Monday, July 8, 2013

BitterSweet


With the last 2 years behind me, the end is in sight and rapidly approaching.  My thoughts have turned from what project to get my hands on next/ how can I make this project sustainable to mentally preparing myself for the transition (if that is even possible) back to America, the beautiful.  The land that I love.

(Apparently, I’m still coming down from 4th of July celebrations from this past weekend.)

Holidays are always a tough one.  I mean we, volunteers, always end up having a great time trying to recreate American traditions and we make do with what we have to make a pretty fantastic spread of a feast, but it’s just not the same as being with your friends and family back home.  Until you realize that these once upon a time strangers are your family in their own right. 

Holidays away are often sad.  You call home and hear your family together usually doing everything you wish to be doing…sitting around a table overflowing with food.  Going to the beach or the park.  Grilling out and swimming.  Eating.  Eating.  And, yep… you people are always eating! 
(And seriously what is with everyone posting pics of delicious food on facebook. You know who you are.)

But this 4th of July was sad in a different way.  I mean, yes, I wished to be home and partake in hotdog eating contests and baseball games, fireworks, and cookouts.  But I was sad this time because this was the last holiday I would have here in Kenya with my PC family.  My life will never quite be the same.  

And so this is where I’m at in this experience right now.  How will I be when I return?  What will my life look like?  Will I just jump back into apps, touchscreens, and smart phones?  Because it’s actually been nice, to be in a sense, disconnected and off the grid.
How long will I feel guilty about taking hot showers that last 10 minutes?  Will I forever be adding up in my head how many mosquito nets I could buy for the price of my dinner at a restaurant out?  Don’t even get me started on the price of clothes when I get shirts here for a quarter. 
$2 for an avocado!!!!  I could get that for a nickel.  (Ok, so maybe I've just aged by 40 years!)

How will this experience have changed me and what of myself am I going to lose as I transition back to the American way?

Meshing my Kenyan life with my American life will be an interesting feat.  Be easy on me people. 

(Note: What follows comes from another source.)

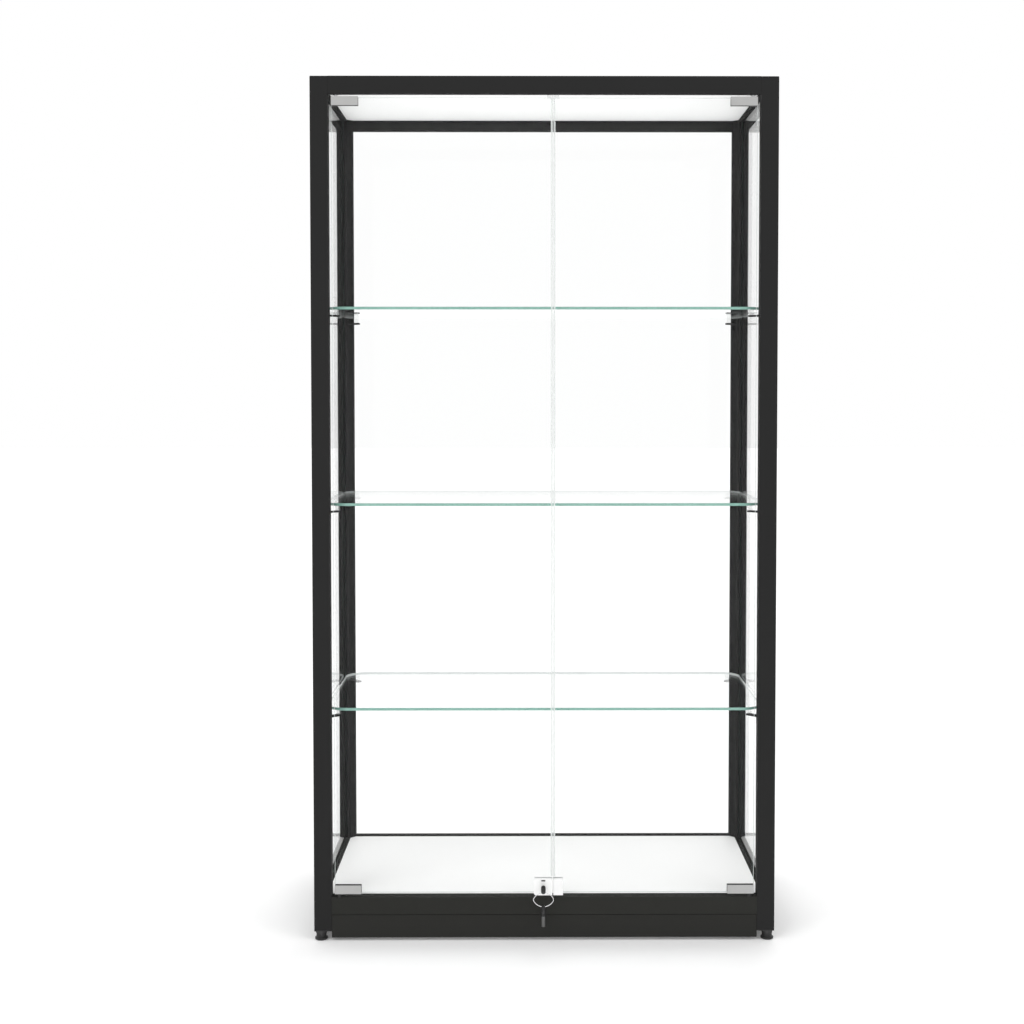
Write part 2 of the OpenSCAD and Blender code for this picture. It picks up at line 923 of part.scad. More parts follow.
// Moves a key, drawn with its shank along +Z, to hang below the ring.
module at_spare() {
    from_front()
        translate([key_x, bow_y, spare_bow_z])
            rotate([180, 0, 0])
                children();
}

module key_head() {
    color([0.08, 0.08, 0.08]) at_lock() key_bow(eye_in, 0);
}

module key_shank() {
    color([0.7, 0.7, 0.71]) at_lock() shank(bow_r - 2, lock_front_y + 6.5 - bow_y);
}

module spare_key_head() {
    color([0.08, 0.08, 0.08]) at_spare() key_bow(0, -eye_in);
}

module spare_key_shank() {
    color([0.62, 0.62, 0.63]) at_spare() shank(bow_r - 2, hub_l + shank_l);
}

// Right half of the ring's centre line, from its top to just before its bottom, as
// points in X and Z: a wide arc above and below that meet in a tight one at the side.
function ring_half(a, b, tight) =
    let(
        dx = a - tight,
        dz = (dx * dx - (b - tight) * (b - tight)) / (2 * (b - tight)),
        lean = atan2(dx, dz),
        wide = b + dz
    )
    concat(
        [for (i = [0:1:7]) let(t = 90 - lean * i / 8) [wide * cos(t), wide * sin(t) - dz]],
        [for (i = [0:1:6]) let(t = (90 - lean) * (1 - i / 3))
            [dx + tight * cos(t), tight * sin(t)]],
        [for (i = [7:-1:1]) let(t = lean * i / 8 - 90) [wide * cos(t), wide * sin(t) + dz]]
    );

// Wire of the key ring: a section with wire_sides corners at each point.
module key_ring() {
    path = [
        for (side = [0, 1])
            each ring_half(ring_w / 2 - wire_r, ring_h / 2 - wire_r, ring_tight[side])
                * (1 - 2 * side)
    ];
    count = len(path);
    corners = [
        for (i = [0:1:count - 1])
            let(
                along = path[(i + 1) % count] - path[(i + count - 1) % count],
                out = [along[1], -along[0]] / norm(along)
            )
            for (k = [0:1:wire_sides - 1])
                let(t = 360 * k / wire_sides)
                [
                    path[i][0] + wire_r * cos(t) * out[0],
                    wire_r * sin(t),
                    path[i][1] + wire_r * cos(t) * out[1]
                ]
    ];
    faces = [
        for (i = [0:1:count - 1], k = [0:1:wire_sides - 1])
            let(
                here = i * wire_sides,
                next = ((i + 1) % count) * wire_sides,
                side = (k + 1) % wire_sides
            )
            [here + k, here + side, next + side, next + k]
    ];
    color([0.75, 0.75, 0.76]) from_front()
        translate([key_x, bow_y, (ring_top_z + ring_low_z) / 2])
            polyhedron(corners, faces);
}

// ---- Feet ----

// Insert in the lower end of a post: a flange, a plug with a threaded bore, and a
// tapered collar below.
module foot_inserts() {
    collar_h = post_z - shoulder_z - 0.2;
    color([0.12, 0.12, 0.12]) at_corners()
        difference() {
            union() {
                translate([0, 0, post_z]) linear_extrude(wall) post_outline();
                core_plug(post_z + wall - eps, post_z + 24);
                translate([core_mid, core_mid, post_z - collar_h])
                    cylinder(r1 = neck_r, r2 = core_mid - 0.3, h = collar_h + eps);
            }
            translate([core_mid, core_mid, 0]) cylinder(r = stud_r + 0.08, h = 60);
        }
}

// Levelling foot: a round pad with bevelled edges, a neck and a stud.
module foot(side, end) {
    color([0.1, 0.1, 0.1]) at_corner(side, end) translate([core_mid, core_mid, 0]) {
        rotate_extrude()
            polygon([
                [0, 0], [foot_r - 2.5, 0], [foot_r, 2], [foot_r, 5],
                [neck_r, 7], [neck_r, shoulder_z], [0, shoulder_z]
            ]);
        translate([0, 0, shoulder_z - eps]) cylinder(r = stud_r, h = stud_l);
    }
}

module foot_front_left() { foot(-1, 0); }
module foot_front_right() { foot(1, 0); }
module foot_rear_left() { foot(-1, 1); }
module foot_rear_right() { foot(1, 1); }

post_front_left();
post_front_right();
post_rear_left();
post_rear_right();
post_caps();
top_rail_front();
top_rail_rear();
top_rail_left();
top_rail_right();
bottom_rail_front();
bottom_rail_rear();
bottom_rail_left();
bottom_rail_right();
corner_connectors();
kick_board_front();
kick_board_rear();
kick_board_left();
kick_board_right();
deck_panel();
ceiling_panel();
side_glass_left();
side_glass_right();
back_glass();
glazing_gaskets();
shelf_upper();
shelf_middle();
shelf_lower();
shelf_brackets();
bracket_pads();
door_glass_left();
door_glass_right();
hinge_clamp_left_top();
hinge_clamp_left_bottom();
hinge_clamp_right_top();
hinge_clamp_right_bottom();
clamp_pads_left();
clamp_pads_right();
grub_screws_left();
grub_screws_right();
pivot_pins_left();
pivot_pins_right();
pivot_bushes();
door_seal_left();
door_seal_right();
door_stop();
lock_body();
lock_plug();
lock_bolt();
strike_plate();
key_head();
key_shank();
key_ring();
spare_key_head();
spare_key_shank();
foot_inserts();
foot_front_left();
foot_front_right();
foot_rear_left();
foot_rear_right();
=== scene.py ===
"""Looks of a tall glass display case: its finishes, its glass and its small hardware."""

import logging
import math
from dataclasses import dataclass
from enum import Enum

import bmesh
import bpy
from mathutils import Matrix, Vector


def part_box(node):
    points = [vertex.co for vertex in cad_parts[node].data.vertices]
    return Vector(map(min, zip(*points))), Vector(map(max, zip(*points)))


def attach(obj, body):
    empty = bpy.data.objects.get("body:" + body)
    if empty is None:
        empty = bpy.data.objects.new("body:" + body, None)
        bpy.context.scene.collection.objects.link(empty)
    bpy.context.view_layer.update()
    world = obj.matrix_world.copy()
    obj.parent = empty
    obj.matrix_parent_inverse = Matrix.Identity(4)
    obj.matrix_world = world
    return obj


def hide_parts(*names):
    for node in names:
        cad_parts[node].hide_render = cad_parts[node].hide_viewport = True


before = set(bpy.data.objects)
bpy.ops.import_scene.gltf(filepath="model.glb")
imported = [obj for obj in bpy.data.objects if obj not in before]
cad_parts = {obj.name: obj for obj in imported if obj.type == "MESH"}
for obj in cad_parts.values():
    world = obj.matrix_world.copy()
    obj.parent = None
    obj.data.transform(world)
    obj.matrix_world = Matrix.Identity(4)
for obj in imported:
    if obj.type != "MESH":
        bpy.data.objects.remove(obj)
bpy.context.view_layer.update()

log = logging.getLogger("display_case")

Colour = tuple[float, float, float]
Point2 = tuple[float, float]

MM = 0.001
WHITE: Colour = (1.0, 1.0, 1.0)
BLACK: Colour = (0.0, 0.0, 0.0)

# Width of the flat ground on a pane's sharp edges.
ARRIS = 0.5 * MM
# Faces that meet more flatly than this look like one round surface.
SMOOTH_BELOW = math.radians(32)
# Edges that turn more sharply than this are rounded off.
ROUND_ABOVE = math.radians(40)
# Lengths below this count as nothing.
TINY = 1e-6


# ---- Shader graphs ----


class Value:
    """One output of a shader graph that takes part in Python arithmetic."""

    def __init__(self, graph: "Graph", socket: bpy.types.NodeSocket) -> None:
        """Wraps a socket of a graph.

        Args:
            graph: The graph that the socket belongs to.
            socket: An output socket.
        """
        self.graph = graph
        self.socket = socket

    def _math(self, operation: str, first: "Number", second: "Number") -> "Value":
        """Adds a Math node and returns its result."""
        node = self.graph.node("ShaderNodeMath", {"operation": operation}, {0: first, 1: second})
        return Value(self.graph, node.outputs[0])

    def __add__(self, other: "Number") -> "Value":
        """Sum."""
        return self._math("ADD", self, other)

    def __radd__(self, other: "Number") -> "Value":
        """Sum with a number on the left."""
        return self._math("ADD", other, self)

    def __sub__(self, other: "Number") -> "Value":
        """Difference."""
        return self._math("SUBTRACT", self, other)

    def __rsub__(self, other: "Number") -> "Value":
        """Difference from a number."""
        return self._math("SUBTRACT", other, self)

    def __mul__(self, other: "Number") -> "Value":
        """Product."""
        return self._math("MULTIPLY", self, other)

    def __rmul__(self, other: "Number") -> "Value":
        """Product with a number on the left."""
        return self._math("MULTIPLY", other, self)

    def __abs__(self) -> "Value":
        """Absolute value."""
        return self._math("ABSOLUTE", self, 0.0)

    def above(self, limit: "Number") -> "Value":
        """Gives 1 where the value is above a limit and 0 elsewhere."""
        return self._math("GREATER_THAN", self, limit)


Number = float | Value
Link = float | tuple[float, ...] | Value | bpy.types.NodeSocket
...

 So often in the Peace Corps world you hear about how the transition back home is always more difficult than the initial transition of moving and living in another country. 
Another thing that is said a lot:  No matter how integrated into our host country communities we become we will never fully belong.  And when we return to America, because this experience changes a person we don’t really fit in there anymore either. 
How long will I be confused about where ‘home’ is?
This makes thinking about the transition a bit scary. 

I have had to start google-ing things because I don’t know what some of the things people post on facebook is anymore.   I’m trying to prepare myself for this next step.

But, honestly, I don’t know that I can prepare myself.  Before I left for PC I read so many books, blogs, talked to Returned Peace Corps Volunteers, emailed with currently serving volunteers, whatever I could.   I knew it was going to be a rollercoaster experience and over and over it was said that it was hard.  And I was like, please, I got this, I’m ready.  But until I got here I didn’t know the extent of what that meant.  And let me tell you, no one was lying about that part. 
Except now that it is nearly over it seems easy.  I've got those peace corps issued rose colored glasses on. 

Where I’m standing makes all the difference.

I have had a countdown because I am ready to be home and while that is exciting to think about it is also sad because I am not only counting down my return to the land of the free but I am counting away my days in Kenya. 
I am eager to be back in my homeland, but Namboboto has also become my home.
And so the countdown stops with only one page left to turn on my calendar. 
So I can no longer tell you how many days it is until I will see you, America.   Just that I will see you soon.


1 comment:

  1. It is true that you will never again be the person you were before your Kenya experience. You have changed and there is no way that you can make your US family and friends understand what you have experienced.

    In a way, it is like Jesus coming to earth and trying to describe the complex spiritual world with both heaven and hell to his disciples. But Jesus did not just leave the disciples to be students, but rather He gave them the Holy Spirit to send them as apostles with the message of release from bondage to sin.

    It has been very clear to me that you have the gift of apostle from the way that you have positively adjusted to a different culture. Do you have the Holy Spirit empowering you? Only the Holy Spirit can help you to continue your life's journey. If you try to do it in your own power, you face a mental/emotional unraveling at some stage. I pray for you daily.

    What's up Kenya? A new, wiser Sarah.